Somut olayda, yüz yüze gerçekleşen konuşmanın sadece sanık ve şikayetçi arasında geçmesi ve sanığın tarafı olduğu konuşmayı kaydetmesi nedeniyle TCK’nın 133/1. maddesindeki kişiler arasındaki konuşmaların dinlenmesi ve kayda alınması suçunun yasal unsurları oluşmamıştır.
Şikayete konu ses kaydını içeren CD’nin çözümüne ilişkin bilirkişi raporu ve tarafların beyanlarına göre, kayda alınan görüşmeler sırasında, şikayetçinin özel yaşam alanına dahil ve onun özel hayatının gizliliğini ihlal edecek bir husus konuşulmadığı nazara alındığında, sanığın eylemi, TCK’nın 134/1. maddesindeki özel hayatın gizliliğini ihlal suçunu da oluşturmayacaktır.

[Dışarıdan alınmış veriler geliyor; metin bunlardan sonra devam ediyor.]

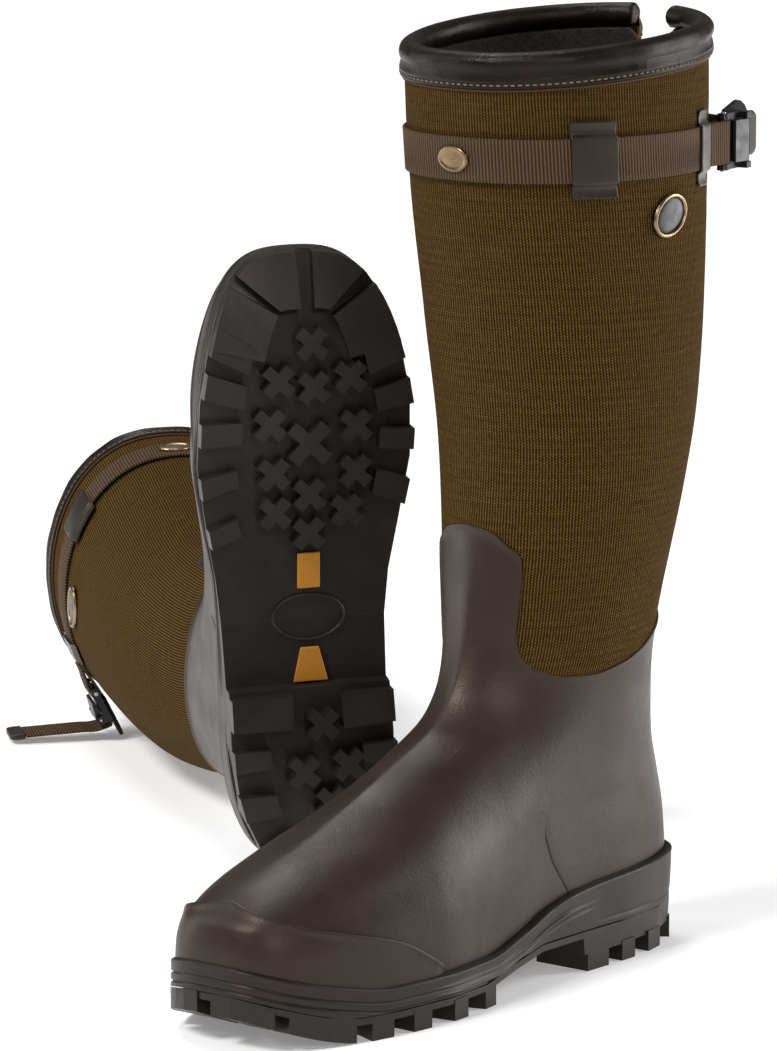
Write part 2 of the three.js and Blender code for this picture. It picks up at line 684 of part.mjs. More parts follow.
// Webbing folded around the buckle pin.
function strapEnd() {
  const reach = pinHole + STRAP_WALL;
  const nose = [-70, -35, 0, 35, 70].map((a) => new THREE.Vector2(
    PIN_PLACE + reach * Math.cos(radians(a)),
    reach * Math.sin(radians(a)),
  ));
  const start = FOLD_GAP - strapLead;
  const root = [-STRAP_WALL, STRAP_WALL].map((y) => new THREE.Vector2(start, y));
  const points = [root[0], ...nose, root[1]];
  return upright(points, STRAP_WIDTH, circle(PIN_PLACE, 0, pinHole));
}

// A plate cut out around the folded webbing, with an ear on the pin above and below it.
function buckleFrame() {
  const [a, b] = [STRAP_WIDTH / 2 + RUNNING_GAP, FRAME_HEIGHT / 2];
  const inner = PIN_PLACE + pinHole + STRAP_WALL + 2 * RUNNING_GAP;
  const corners = [[frameStart, -b], [frameEnd, -b], [frameEnd, b], [frameStart, b],
    [frameStart, a], [inner, a], [inner, -a], [frameStart, -a]];
  const body = plate(corners.map(([x, z]) => new THREE.Vector2(x, z)), FRAME_WALL)
    .rotateX(Math.PI / 2)
    .translate(0, frameFace, 0);
  const ears = [-1, 1].map((s) => {
    const height = b - a;
    const ring = upright(circle(PIN_PLACE, 0, pinHole + EYE_WALL), height);
    return toSolid(ring.translate(0, 0, s * (a + height / 2)));
  });
  const postMiddle = knuckle + (POST_HEIGHT + 2) / 2;
  const [west, east] = [leverPinX - POST_HALF_WIDTH, leverPinX + POST_HALF_WIDTH];
  const [root, tip] = [-frameFace + 0.5, leverPinY - leverPinHole - 0.8];
  const plan = [[west, root], [west, tip], [east, tip], [east, root]];
  const posts = [-1, 1].map((s) => toSolid(
    upright(plan.map(([x, y]) => new THREE.Vector2(x, y)), POST_HEIGHT)
      .translate(0, 0, s * postMiddle),
  ));
  const bores = [
    toSolid(rod(PIN_PLACE, 0, pinHole, FRAME_HEIGHT + 2)),
    toSolid(rod(leverPinX, leverPinY, leverPinHole, FRAME_HEIGHT + 2)),
  ];
  const joined = wasm.Manifold.union([toSolid(body), ...ears, ...posts]);
  return toGeometry(bores.reduce((solid, bore) => solid.subtract(bore), joined));
}

// A cam lever that lies on the frame's outer face and turns on its pin.
function buckleLever() {
  const half = knuckle + 1 - RUNNING_GAP;
  const near = -frameFace - RUNNING_GAP;
  const far = near - LEVER_WALL;
  const tip = PIN_PLACE + LEVER_LENGTH_SPARE;
  const nose = [-90, -30, 30, 80].map((a) => new THREE.Vector2(
    leverPinX + (leverPinHole + LEVER_EYE_WALL) * Math.cos(radians(a)),
    leverPinY + (leverPinHole + LEVER_EYE_WALL) * Math.sin(radians(a)),
  ));
  const points = [new THREE.Vector2(tip, near - 0.6), new THREE.Vector2(tip, far - 0.6), ...nose];
  return upright(points, 2 * half, circle(leverPinX, leverPinY, leverPinHole));
}

// A rounded pull tab behind the frame.
function pullTab() {
  const arc = Array.from({ length: 9 }, (_, i) => radians(-70 + i * 20));
  const rounded = arc.map((a) => new THREE.Vector2(
    TAB_CENTRE[0] + TAB_RADII[0] * Math.cos(a),
    TAB_CENTRE[1] + TAB_RADII[1] * Math.sin(a),
  ));
  const points = [new THREE.Vector2(TAB_START, -7), ...rounded, new THREE.Vector2(TAB_START, 14)];
  return plate(points, TAB_WALL).rotateX(Math.PI / 2).translate(0, stack + TAB_WALL, 0);
}

// A ribbon of webbing standing on edge along a plan path, with its two faces either side.
function ribbon(path, width, thickness) {
  const side = (i, sign) => {
    const before = path[Math.max(i - 1, 0)];
    const after = path[Math.min(i + 1, path.length - 1)];
    const along = new THREE.Vector2().subVectors(after, before).normalize();
    return new THREE.Vector2(-along.y, along.x).multiplyScalar(sign * thickness / 2).add(path[i]);
  };
  const row = (sign, z) => path.map((_, i) => {
    const p = side(i, sign);
    return new THREE.Vector3(p.x, p.y, z);
  });
  const sheet = (sign) => [row(sign, -width / 2), row(sign, width / 2)];
  return wall(sheet(-1), sheet(1), false);
}

// ---- Materials ----

function material(color, roughness, metalness = 0) {
  return new THREE.MeshStandardMaterial({ color, roughness, metalness });
}

const treadRubber = material(0x1b1a19, 0.75);
const randRubber = material(0x2e2926, 0.6);
const shellRubber = material(0x33291f, 0.5);
const orangeRubber = material(0xb67723, 0.6);
const foam = material(0x3a3835, 0.9);
const board = material(0x8d7d63, 0.9);
const steel = material(0x9a9a9a, 0.35, 1);
const weave = material(0x6b5230, 0.95);
const darkKnit = material(0x1d1a19, 0.95);
const leather = material(0x29211f, 0.45);
const webbing = material(0x6f543e, 0.85);
const darkLeather = material(0x352e2d, 0.6);
const blackPlastic = material(0x17130f, 0.5);
const brass = material(0xa8732c, 0.35, 1);
const badgeFace = material(0x3c3936, 0.4, 0.6);

// ---- Assembly ----

function boot(side, stance) {
  const group = new THREE.Group();
  const name = (part) => `${side}_${part}`;
  const add = (part, geometry, look, parent = group) => {
    const mesh = new THREE.Mesh(geometry, look);
    mesh.name = name(part);
    parent.add(mesh);
    return mesh;
  };

  add('outsole', outsole(), treadRubber);
  add('sole_insert_front', soleInsert(...FRONT_INSERT), orangeRubber);
  add('sole_insert_rear', soleInsert(...REAR_INSERT), orangeRubber);
  add('midsole', midsole(), foam);
  add('rand', rand(), randRubber);
  add('shank_plate', shankPlate(), steel);
  add('insole_board', insoleBoard(), board);
  add('footbed', footbed(), foam);
  add('foot_shell', footShell(), shellRubber);
  add('toe_cap', toeCap(), shellRubber);
  add('heel_counter', heelCounter(), shellRubber);
  add('lining', lining(), darkKnit);
  add('shaft', shaft(), weave);
  add('back_gusset', backGusset(), darkKnit);
  add('collar', collar(), leather);
  add('strap_band', strapBand(stance.strapEnd), webbing);
  add('side_loop', beltLoop(SIDE_LOOP_ANGLE, SIDE_LOOP_WIDTH), darkLeather);
  add('back_loop', beltLoop(BACK_LOOP_ANGLE, BACK_LOOP_WIDTH), darkLeather);

  const onStrap = 2 * CLEARANCE + STRAP_WALL;
  const strapBadge = plate(oval(STRAP_BADGE), STRAP_BADGE_WALL);
  onSkin(add('strap_badge', strapBadge, brass), 180, strapHeight, onStrap);
  const inset = (amount) => SHAFT_BADGE.map((half) => half - amount);
  const rim = plate(oval(SHAFT_BADGE), BADGE_RIM_WALL, oval(inset(BADGE_RIM)));
  const face = plate(oval(inset(BADGE_RIM + RUNNING_GAP)), BADGE_FACE_WALL);
  const badgePlace = [BADGE_ANGLE, strapHeight - BADGE_DROP, -BADGE_SINK, BADGE_TILT];
  onSkin(add('shaft_badge_rim', rim, brass), ...badgePlace);
  onSkin(add('shaft_badge_face', face, badgeFace), ...badgePlace);

  const buckle = new THREE.Group();
  const start = skin(BUCKLE_ANGLE, strapHeight, 2.4);
  const next = skin(BUCKLE_ANGLE - 1, strapHeight, 2.4);
  const heading = Math.atan2(next.y - start.y, next.x - start.x);
  buckle.position.copy(start);
  buckle.rotation.z = heading - radians(stance.buckleSwing);
  group.add(buckle);
  add('strap_end', strapEnd(), webbing, buckle);
  add('buckle_pin', rod(PIN_PLACE, 0, PIN_RADIUS, FRAME_HEIGHT + 1.5), steel, buckle);
  add('buckle_frame', buckleFrame(), blackPlastic, buckle);
  add('lever_pin', rod(leverPinX, leverPinY, LEVER_PIN_RADIUS, FRAME_HEIGHT - 1), steel, buckle);
  add('buckle_lever', buckleLever(), blackPlastic, buckle);
  add('pull_tab', pullTab(), blackPlastic, buckle);

  // The strap's free end: in the buckle's frame, after any lead from the back of the shaft.
  buckle.updateMatrix();
  const toBuckle = buckle.matrix.clone().invert();
  const lead = stance.lead.map(([angle, offset]) => {
    const p = skin(angle, strapHeight, offset).applyMatrix4(toBuckle);
    return new THREE.Vector2(p.x, p.y);
  });
  const tail = [...lead, ...stance.tail];
  add('strap_tail', ribbon(tail, STRAP_WIDTH, STRAP_WALL), webbing, buckle);
  add('tail_tip', ribbon(stance.tip, STRAP_WIDTH + 0.6, 2 * STRAP_WALL), darkLeather, buckle);
  return group;
}

// How each boot's strap ends. A lead is [angle, offset] around the shaft; the tail and its tip
// are plan points in the buckle's frame.
const inPlan = (list) => list.map(([x, y]) => new THREE.Vector2(x, y));

const standing = {
  strapEnd: 368,
  buckleSwing: 18,
  lead: [[8.5, 1.2], [14, 2.4]],
  tail: inPlan([[28, 5.4], [40, 5.6], [50, 6.2]]),
  tip: inPlan([[50.4, 6.2], [58, 6.6]]),
};

const lying = {
  strapEnd: 372,
  buckleSwing: 5,
  lead: [],
  tail: inPlan([[30.4, 0.8], [32.5, -0.9], [31.7, -7], [27.7, -16.2], [20.5, -32.7], [15.7, -43.8]]),
  tip: inPlan([[15.5, -44.3], [12.4, -51.6]]),
};

const left = boot('left', standing);

// The right boot lies on its back, its sole facing forward and its shaft leading away.
const right = new THREE.Group();
const mirrorImage = boot('right', lying);
mirrorImage.scale.x = -1;
right.add(mirrorImage);
const soleTurn = radians(52);
const heelDown = new THREE.Vector3(0, 0, -1);
const legLine = new THREE.Vector3(-Math.sin(soleTurn), Math.cos(soleTurn), 0);
const across = heelDown.clone().cross(legLine);
right.quaternion.setFromRotationMatrix(new THREE.Matrix4().makeBasis(across, heelDown, legLine));
right.rotateX(radians(2.1));
right.rotateZ(radians(-2.3));
right.position.set(-157, 92, 0);
right.updateMatrixWorld(true);
right.position.z = -new THREE.Box3().setFromObject(right, true).min.z;

const pair = new THREE.Group();
pair.add(left, right);
pair.updateMatrixWorld(true);
const box = new THREE.Box3().setFromObject(pair, true);
const centre = box.getCenter(new THREE.Vector3());
pair.position.set(-centre.x, -centre.y, -box.min.z);
pair.updateMatrixWorld(true);

export default pair;
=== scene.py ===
"""A pair of insulated hunting boots, dressed around its CAD frame.

The left boot stands and the right one, its mirror image, lies on its back. Shapes are made in a
boot's own frame, in millimetres: toe towards -Y, heel towards +Y, lateral side towards +X, the
ground at Z = 0, and angles in degrees round the leg from the heel (0) over the lateral side (90)
to the toe (180). Each piece is then put where the CAD has that boot, in metres.
"""
import json
import math

import bmesh
import bpy
import numpy as np
from mathutils import Matrix, Vector


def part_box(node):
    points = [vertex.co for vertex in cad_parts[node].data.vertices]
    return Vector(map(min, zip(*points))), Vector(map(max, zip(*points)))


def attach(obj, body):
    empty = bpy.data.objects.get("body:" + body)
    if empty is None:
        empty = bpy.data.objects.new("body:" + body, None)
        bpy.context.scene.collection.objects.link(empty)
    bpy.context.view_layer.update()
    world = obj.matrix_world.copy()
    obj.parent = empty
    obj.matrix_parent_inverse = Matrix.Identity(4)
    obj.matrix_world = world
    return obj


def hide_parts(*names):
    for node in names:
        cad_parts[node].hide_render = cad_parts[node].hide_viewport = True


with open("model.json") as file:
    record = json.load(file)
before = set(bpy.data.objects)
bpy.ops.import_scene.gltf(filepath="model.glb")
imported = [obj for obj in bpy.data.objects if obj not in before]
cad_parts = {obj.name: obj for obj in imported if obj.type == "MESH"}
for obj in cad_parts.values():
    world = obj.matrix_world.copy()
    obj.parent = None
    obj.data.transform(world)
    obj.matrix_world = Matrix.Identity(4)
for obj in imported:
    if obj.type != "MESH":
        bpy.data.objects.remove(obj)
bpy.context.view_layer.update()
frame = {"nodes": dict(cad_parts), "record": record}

SIDES = ("left", "right")

# ---- The boot's form, as in its CAD ----

STRAP_HEIGHT = 377.0
STRAP_HALF = 10
SHAFT_TOP = 414.0
EAR_RISE = 11.0
NOTCH_BOTTOM = 345.0
NOTCH_HALF = 9.5        # degrees each side of the heel line
GUSSET_TOP = 405.0
SOLE_LEVEL = 24.0       # where places along the foot are measured
SHELL_DROP = 6          # how far the shell reaches below the feather line
SHELL_MIDDLE = 187      # degrees: the shell's edge is alike on both sides of this line
CAP_START, CAP_END = 110, 250
COUNTER_TOP = 122.0
COUNTER_REACH = 75      # degrees, about where the counter ends at the sole


def curve(points):
    """A monotone cubic through points sorted by their first value."""
    x = np.array([p[0] for p in points], float)
    y = np.array([p[1] for p in points], float)
    h = np.diff(x)
    slope = np.diff(y) / h
    tangent = np.zeros(len(x))
    tangent[0], tangent[-1] = slope[0], slope[-1]
    for i in range(1, len(x) - 1):
        if slope[i - 1] * slope[i] > 0:
            w1, w2 = 2 * h[i] + h[i - 1], h[i] + 2 * h[i - 1]
            tangent[i] = (w1 + w2) / (w1 / slope[i - 1] + w2 / slope[i])

    def value(v):
        v = np.clip(np.asarray(v, float), x[0], x[-1])
        i = np.clip(np.searchsorted(x, v) - 1, 0, len(h) - 1)
        t = (v - x[i]) / h[i]
        s = 1 - t
        return (y[i] * (1 + 2 * t) * s * s + h[i] * tangent[i] * t * s * s
                + y[i + 1] * t * t * (3 - 2 * t) + h[i] * tangent[i + 1] * t * t * (t - 1))
    return value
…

Açıklanan nedenlerle sanığa yüklenen fiilin kanunda suç olarak tanımlanmamış olmasından dolayı sanık hakkında CMK’nın 223/2-a maddesi gereğince beraat kararı verilmesi gerekirken, yasal olmayan yazılı gerekçelere dayalı olarak, sanığın TCK’nın 133/1. maddesindeki kişiler arasındaki konuşmaların dinlenmesi ve kayda alınması suçundan mahkumiyetine karar verilmesi,
Kabul ve uygulamaya göre de;
1- Hükmün esasını teşkil eden kısa kararda ve gerekçeli kararın hüküm fıkrasında, sanığa hükmedilen hapis cezasının adli para cezasına çevrilmesine karar verilirken, adli para cezasının belirlenmesine esas tam gün sayısının gösterilmemesi suretiyle TCK’nın 52/3. maddesine aykırı hareket edilmesi,
2- Sanık müdafii 24.10.2013 tarihli duruşmada bildirdiği esas hakkındaki savunmasında, mahkumiyet hükmü verildiği takdirde lehe olan yasa hükümlerinin uygulanmasını talep ettiği halde, taksitlendirme talebini de içeren bu istek hakkında bir karar verilmemesi,
Kanuna aykırı olup, mahalli Cumhuriyet savcısının ve sanık müdafiinin temyiz itirazları bu itibarla yerinde görüldüğünden, hükmün bu nedenlerle 5320 sayılı Kanunun 8. maddesi uyarınca halen uygulanmakta olan 1412 sayılı CMUK’un 321. maddesi gereğince isteme uygun olarak BOZULMASINA, 22.12.2014 tarihinde oybirliğiyle karar verildi.